Indeed, a topical joke doing the rounds was that any seizure of Chelski’s Russian assets wouldn’t involve Lukaku; they can gladly keep him. Ha. Ha.
But who’ll ultimately get the blame for that: the player who, as previous transfer fees have shown, remains undoubtedly valuable, or the manager who was in charge when he was brought in?
There’s no hint of Thomas Tuchel’s job being in any jeopardy at present, but questions are now being asked about why he was so keen on the club breaking their transfer record on someone who clearly doesn’t fit into the German’s long-term, possession-based strategy.
Lukaku will always score goals, but has he improved a team that won the Champions League last season?

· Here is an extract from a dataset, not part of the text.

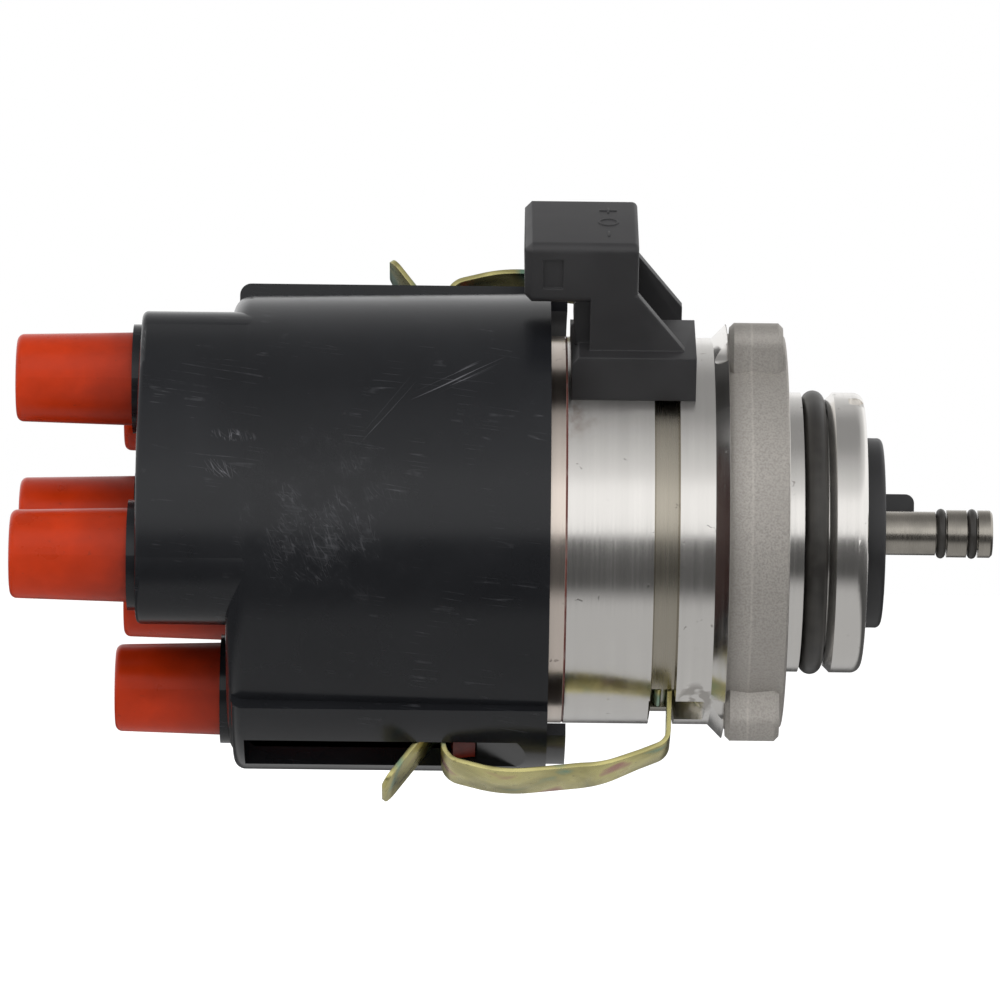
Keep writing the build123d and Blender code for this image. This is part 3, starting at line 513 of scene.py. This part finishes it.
def body_metal(looks):
    """Turned aluminium, with the cast skin of the flange and the painted ring by the shield."""
    material, tree, shader = start_material("Body aluminium")
    place = tree.coordinates()
    parts = tree.new("ShaderNodeSeparateXYZ")
    tree.link(place, parts.inputs["Vector"])
    across = tree.new("ShaderNodeCombineXYZ")
    for key in ("Y", "Z"):
        tree.link(parts.outputs[key], across.inputs[key])
    length = tree.new("ShaderNodeVectorMath", "LENGTH")
    tree.link(across.outputs["Vector"], length.inputs[0])
    x, radius = parts.outputs["X"], length.outputs["Value"]
    cast = tree.product(
        tree.maths("GREATER_THAN", x, CAST_FLANGE_X[0]),
        tree.maths("LESS_THAN", x, CAST_FLANGE_X[1]),
        tree.maths("GREATER_THAN", radius, CAST_FLANGE_RADIUS),
    )
    turned, smooth, fine = turned_skin(tree, place, x, radius, looks.machined)
    skin, coarse = cast_skin(tree, place, x, looks.cast)
    painted = paint_line(tree, place, x, radius)

    colour = tree.mixed(painted, tree.mixed(cast, turned, skin), RED_PAINT)
    tree.link(colour, shader.inputs["Base Color"])
    tree.link(tree.mixed(cast, smooth, (0.50, 0.50, 0.50)), shader.inputs["Roughness"])
    dull = tree.total(tree.product(painted, 0.9), tree.product(cast, 0.35))
    tree.link(tree.maths("SUBTRACT", 1.0, dull), shader.inputs["Metallic"])
    shader.inputs["Anisotropic"].default_value = 0.35
    direction = tree.new("ShaderNodeTangent")
    direction.direction_type = "RADIAL"
    direction.axis = "X"
    tree.link(direction.outputs["Tangent"], shader.inputs["Tangent"])
    tree.bumped(shader, tree.mixed(cast, fine, coarse), 0.5, 0.12 * MM)
    return material


def scratches(tree, place, turn, size, width, curl=0.15):
    """Mask of scratches that run at an angle about Y."""
    turned = (0.0, turn, 0.0)
    lines = tree.effect(hairlines(), place, Turn=turned, Size=size, Width=width, Curl=curl)
    return lines.outputs["Mask"]


def shield_scuffs(tree, place, clouds, side):
    """Mask of the shield's marks: long scratches, tufts, a scuffed patch and faint lines."""
    first = tree.patch(place, *FIRST_SCRATCH, FIRST_TURN, 0.5)
    second = tree.patch(place, *SECOND_SCRATCH, SECOND_TURN, 0.4)
    tuft = tree.patch(place, *HIGH_TUFT, 0.1, 0.2)
    tuft_low = tree.patch(place, *LOW_TUFT, 0.3, 0.2)
    long_first = scratches(tree, place, FIRST_TURN, (0.040, 0.05, 0.0006), 0.024, 0.2)
    long_second = scratches(tree, place, SECOND_TURN, (0.040, 0.05, 0.0006), 0.022, 0.2)
    curled = scratches(tree, place, 0.75, (0.0060, 0.05, 0.0009), 0.018, 1.2)
    upright = scratches(tree, place, 1.25, (0.0080, 0.05, 0.0008), 0.017, 0.7)
    everywhere = scratches(tree, place, 0.12, (0.030, 0.03, 0.0013), 0.020)
    short = tree.maths("MAXIMUM", curled, upright)
    broken = tree.fitted(clouds, 0.46, 0.62)
    return tree.chain(
        "MAXIMUM",
        tree.product(long_first, first),
        tree.product(long_second, second),
        tree.product(short, tree.maths("MAXIMUM", tuft, tuft_low)),
        tree.product(short, side, 0.55, broken),
        tree.product(everywhere, tree.fitted(clouds, 0.55, 0.70, 0.0, 0.30)),
    )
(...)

Are Chelsea really any closer to challenging for a Premier League title last won under Antonio Conte six years ago?
Ironically, Lukaku enjoyed one of the most productive spells of his career at Inter Milan, managed by Conte after he left Stamford Bridge.
It was the 28-year-old’s Scudetto-winning displays at the San Siro which convinced Tuchel to bring the ex-Everton and Man United forward back to Chelsea, the club that first blooded him in the Premier League.
The London club, however, has a poor record when it comes to splashing the cash on strikers who have done the business at other clubs — think Andrei Shevchenko, Fernando Torres, Alvaro Morata and Timo Werner.
And now Lukaku is being branded by some as “the biggest waste of money in Premier League history”.
Having been at the club for only a few months, and having already bagged ten goals, that’s clearly unfair.
In any case, that ignominious label would surely sit better on Paul Pogba.
According to Mark Ogden, correspondent with ESPN, the Frenchman will have cost United £179.6m by the time his contract expires in June.
Those colossal £290k-a-week wages aside, Pogba’s 200-odd first-team appearances have come at an additional cost of over £80,000 per game, with his goals ‘value’ averaging out at around £4.5m apiece.
Let those figures hang in the air for a moment.
This wouldn’t rate a mention had 28-year-old Pogba helped deliver United’s 21st title or another Champions League but they haven’t got within a beagle’s gowl of either trophy during his spell at Old Trafford.
Yes, the World Cup winner contributed to the 2017 Carabao Cup and Europa League successes, but big clubs regard those as mere tinsel these days.
Pogba’s recent performance against Leeds was microcosmic of his second spell at United following a then world-record £89.9m transfer.
He was so brilliant in the first half, you were almost screaming at the United board to hand him a new deal worth half a mill a week.
Yet — and not for the first time — he went on to display similar anonymity to his one-time good friend and Red Devils team-mate Lukaku; giving the ball away, meandering back into position.
United, having been pegged back to 2-2, only secured the game after Fred — yes, there’s that man again — replaced his more illustrious colleague.
I’m told that the multi-lingual Pogba is hugely popular in the United dressing room but that was hardly the reason he was signed.
Five and a half years on, he is the costliest footballer the club has ever signed.
Lukaku eclipsed that last year and, no doubt, the number 10 who was recruited for more than even that mind-boggling fee is glad that the troubled Chelsea man is getting all the media attention at present.
Step forward, British football’s first £100m bench-warmer Jack Grealish.
The 26-year-old will pocket a Premier League title winners’ medal later this year, but it would be quite a stretch to suggest he’s been anything more than a peripheral part of the reigning champions’ set-up.
Like Lukaku, he’s been a less effective ‘forward’ this season than good old ‘Fred The Red’.
And as the former Aston Villa favourite admitted himself in December: “It’s been a struggle, and my new club hasn’t seen the best of me yet.”
But at least City manager Pep Guardiola won’t be sacked for slavishly following Big Ronnie’s advice and “spending every penny the buggers give you.”